The dairy company's latest report impressed Liu.
"The result was incredible. China delivered over 40% growth," Liu told Switzer TV Investing.
"That reopening thematic in China is really gathering momentum for that business."
One of A2 Milk's biggest sales channels before the pandemic was through what is called the daigou. These are Chinese people based overseas who ship or carry western goods back into China for resale.
That international movement of people came to a halt as the coronavirus restrictions came in. But Liu feels like it's about to explode again.
"[Chinese] students are yet to return to drive that daigou channel, but we know that's coming."
Liu is certain about the influx of students because last month, the Chinese Communist Party issued a directive that online learning from Australian universities would no longer be recognised.
A2 Milk has a "very strong balance sheet", she added.
"It really provides a really good buying opportunity post that result showing the continuation of that earnings recovery."
Biggest market gone, but could return this year
Along similar lines, Liu is a fan of Treasury Wine Estates Ltd (ASX: TWE).
The company was devastated in 2020 when Australia-China diplomatic relations turned combative, and punitive tariffs effectively locked the wine producer out of its biggest market.
Now with a different government in Australia and a more conciliatory Chinese regime, Liu is optimistic about Treasury Wine's fortunes.
"To me, this is a very good buying opportunity."
Unfortunately, the Treasury share price dipped 6.9% in a single day earlier this month. But Liu feels like investors overreacted.
"They grew close to 20% and they guided 17% growth for the next 12 months," she said.
"The market was disappointed because it wasn't 20%… It was quite unfair to be punished with earnings expectations despite the slowdown around the world."
Energy crisis could be exacerbated with China's reopening
China's economy ramping up this year will mean demand for energy may shoot up.

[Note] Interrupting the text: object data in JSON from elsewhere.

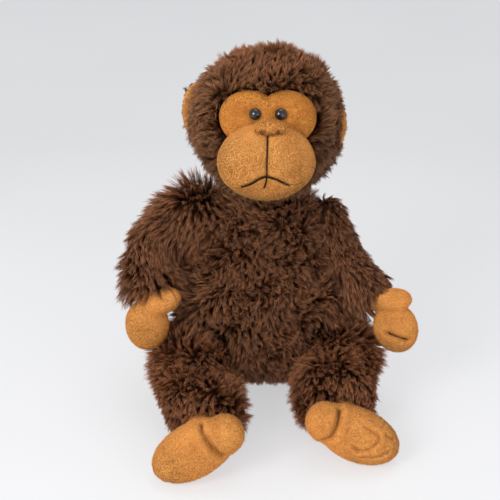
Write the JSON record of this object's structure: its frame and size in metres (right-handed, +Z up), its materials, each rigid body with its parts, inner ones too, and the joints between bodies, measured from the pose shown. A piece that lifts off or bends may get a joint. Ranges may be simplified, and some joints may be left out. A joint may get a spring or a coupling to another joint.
{
  "type": "stuffed monkey",
  "caption": "Seated stuffed monkey with shaggy fur, a velvety face, hands and feet, plastic eyes and jointed head, ears, arms, hands, legs and feet.",
  "frame": {"origin": "middle of the flat seat, on the floor", "axes": "+Z up, the monkey faces -Y, +X to the monkey's own left"},
  "size_m": [0.2291, 0.201, 0.2798],
  "materials": {
    "fur": "long shaggy pile",
    "minky": "short velvety pile",
    "stuffing": "loose fibre",
    "pellet_bag": "thin woven bag of plastic pellets",
    "eye_plastic": "gloss",
    "washer_plastic": "matte",
    "dark_thread": "embroidery thread"
  },
  "bodies": {
    "torso": {"torso_shell": "fur", "torso_filling": "stuffing", "seat_pellet_bag": "pellet_bag", "closing_seam_thread": "dark_thread"},
    "neck": {"neck_filling": "stuffing"},
    "head": {"head_shell": "fur", "head_filling": "stuffing", "face_panel": "minky", "muzzle_shell": "minky", "muzzle_filling": "stuffing", "nose_pad": "minky", "left_eye": "eye_plastic", "right_eye": "eye_plastic", "left_eye_washer": "washer_plastic", "right_eye_washer": "washer_plastic", "muzzle_seam_thread": "dark_thread", "mouth_thread": "dark_thread", "lip_thread": "dark_thread"},
    "left_ear": {"left_ear_lining": "minky", "left_ear_back": "fur"},
    "left_shoulder": {"left_shoulder_filling": "stuffing"},
    "left_arm": {"left_arm_shell": "fur", "left_arm_filling": "stuffing"},
    "left_hand": {"left_hand_shell": "minky", "left_hand_filling": "stuffing", "left_finger_stitch": "dark_thread"},
    "left_hip": {"left_hip_filling": "stuffing"},
    "left_leg": {"left_leg_shell": "fur", "left_leg_filling": "stuffing"},
    "left_foot": {"left_foot_shell": "minky", "left_foot_filling": "stuffing"},
    "right_ear": {"right_ear_lining": "minky", "right_ear_back": "fur"},
    "right_shoulder": {"right_shoulder_filling": "stuffing"},
    "right_arm": {"right_arm_shell": "fur", "right_arm_filling": "stuffing"},
    "right_hand": {"right_hand_shell": "minky", "right_hand_filling": "stuffing", "right_finger_stitch": "dark_thread"},
    "right_hip": {"right_hip_filling": "stuffing"},
    "right_leg": {"right_leg_shell": "fur", "right_leg_filling": "stuffing"},
    "right_foot": {"right_foot_shell": "minky", "right_foot_filling": "stuffing"}
  },
  "joints": [
    {"name": "neck_turn", "type": "hinge", "parent": "torso", "child": "neck", "pos_m": [0, -0.003, 0.177], "axis": [0, 0, 1], "range_deg": [-40, 40]},
    {"name": "neck_nod", "type": "hinge", "parent": "neck", "child": "head", "pos_m": [0, -0.003, 0.177], "axis": [1, 0, 0], "range_deg": [-18, 20]},
    {"name": "left_ear_fold", "type": "hinge", "parent": "head", "child": "left_ear", "pos_m": [0.055, -0.00086, 0.22835], "axis": [0, 0.2079, 0.9781], "range_deg": [-20, 15]},
    {"name": "right_ear_fold", "type": "hinge", "parent": "head", "child": "right_ear", "pos_m": [-0.055, -0.00086, 0.22835], "axis": [0, -0.2079, -0.9781], "range_deg": [-20, 15]},
    {"name": "left_shoulder_swing", "type": "hinge", "parent": "torso", "child": "left_shoulder", "pos_m": [0.048, 0, 0.147], "axis": [-1, 0, 0], "range_deg": [-25, 80]},
    {"name": "left_shoulder_lift", "type": "hinge", "parent": "left_shoulder", "child": "left_arm", "pos_m": [0.048, 0, 0.147], "axis": [0, -1, 0], "range_deg": [0, 60]},
    {"name": "left_wrist_bend", "type": "hinge", "parent": "left_arm", "child": "left_hand", "pos_m": [0.0875, -0.038, 0.094], "axis": [-1, 0, 0], "range_deg": [-30, 8]},
    {"name": "left_hip_swing", "type": "hinge", "parent": "torso", "child": "left_hip", "pos_m": [0.052, -0.02, 0.028], "axis": [-1, 0, 0], "range_deg": [-60, 40]},
    {"name": "left_hip_spread", "type": "hinge", "parent": "left_hip", "child": "left_leg", "pos_m": [0.052, -0.02, 0.028], "axis": [0, 0, 1], "range_deg": [-3, 35]},
    {"name": "left_ankle_bend", "type": "hinge", "parent": "left_leg", "child": "left_foot", "pos_m": [0.0585, -0.1005, 0.0275], "axis": [-1, 0, 0], "range_deg": [-12, 20]},
    {"name": "right_shoulder_swing", "type": "hinge", "parent": "torso", "child": "right_shoulder", "pos_m": [-0.048, 0, 0.147], "axis": [-1, 0, 0], "range_deg": [-25, 80]},
    {"name": "right_shoulder_lift", "type": "hinge", "parent": "right_shoulder", "child": "right_arm", "pos_m": [-0.048, 0, 0.147], "axis": [0, 1, 0], "range_deg": [-6, 60]},
    {"name": "right_wrist_bend", "type": "hinge", "parent": "right_arm", "child": "right_hand", "pos_m": [-0.092, -0.037, 0.094], "axis": [-1, 0, 0], "range_deg": [-30, 4]},
    {"name": "right_hip_swing", "type": "hinge", "parent": "torso", "child": "right_hip", "pos_m": [-0.052, -0.02, 0.028], "axis": [-1, 0, 0], "range_deg": [-60, 40]},
    {"name": "right_hip_spread", "type": "hinge", "parent": "right_hip", "child": "right_leg", "pos_m": [-0.052, -0.02, 0.028], "axis": [0, 0, -1], "range_deg": [-3, 35]},
    {"name": "right_ankle_bend", "type": "hinge", "parent": "right_leg", "child": "right_foot", "pos_m": [-0.0495, -0.119, 0.0285], "axis": [-1, 0, 0], "range_deg": [-12, 20]}
  ]
}
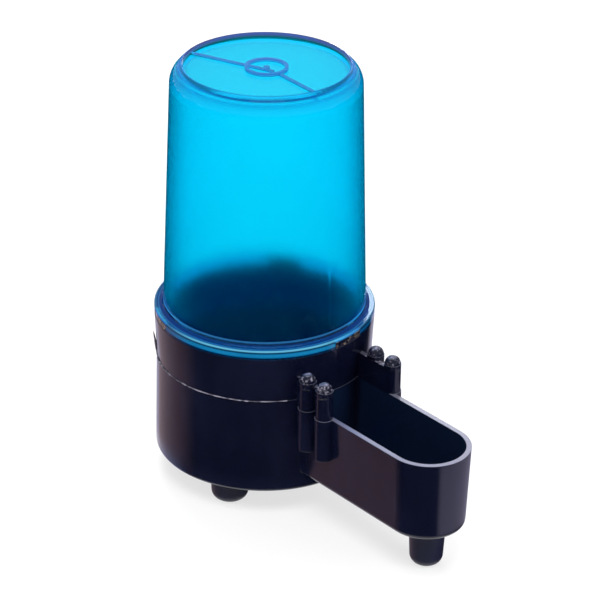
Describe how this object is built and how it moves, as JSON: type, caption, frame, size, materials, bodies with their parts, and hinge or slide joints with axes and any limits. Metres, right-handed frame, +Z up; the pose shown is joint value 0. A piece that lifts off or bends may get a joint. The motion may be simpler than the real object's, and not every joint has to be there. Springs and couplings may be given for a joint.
{
  "type": "pet waterer",
  "caption": "Cage drinker: a clear blue reservoir stands mouth down in a round black cup that feeds an open trough, with ribs that seat on cage wires.",
  "frame": {"origin": "on the table, under the middle of the plan outline of the whole drinker", "axes": "+Z up along the cup's and the reservoir's axis, +X along the trough towards its tip, +Y to the left when looking along the trough from the cup"},
  "size_m": [0.1137, 0.0634, 0.126],
  "materials": {
    "black_plastic": "gloss",
    "blue_plastic": "gloss, translucent"
  },
  "bodies": {
    "base_body": {"base": "black_plastic"},
    "reservoir_body": {"reservoir": "blue_plastic"}
  },
  "joints": [
    {"name": "reservoir_lift", "type": "slide", "parent": "base_body", "child": "reservoir_body", "axis": [0, 0, 1], "range_m": [0, 0.04]}
  ]
}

The energy sector has generally enjoyed a surge in valuations due to a global shortage of oil and gas over the past year.
But one exception seems to be Santos Ltd (ASX: STO), which is trading now 2.7% lower than it did a year ago.
Liu reckons it could be a value buy at the moment, as the company's current valuation implies the oil price being 10% cheaper than it is now.
"It does give you quite a bit of upside," she said.
"With the China reopening gathering momentum in the next few months, oil is pretty well positioned."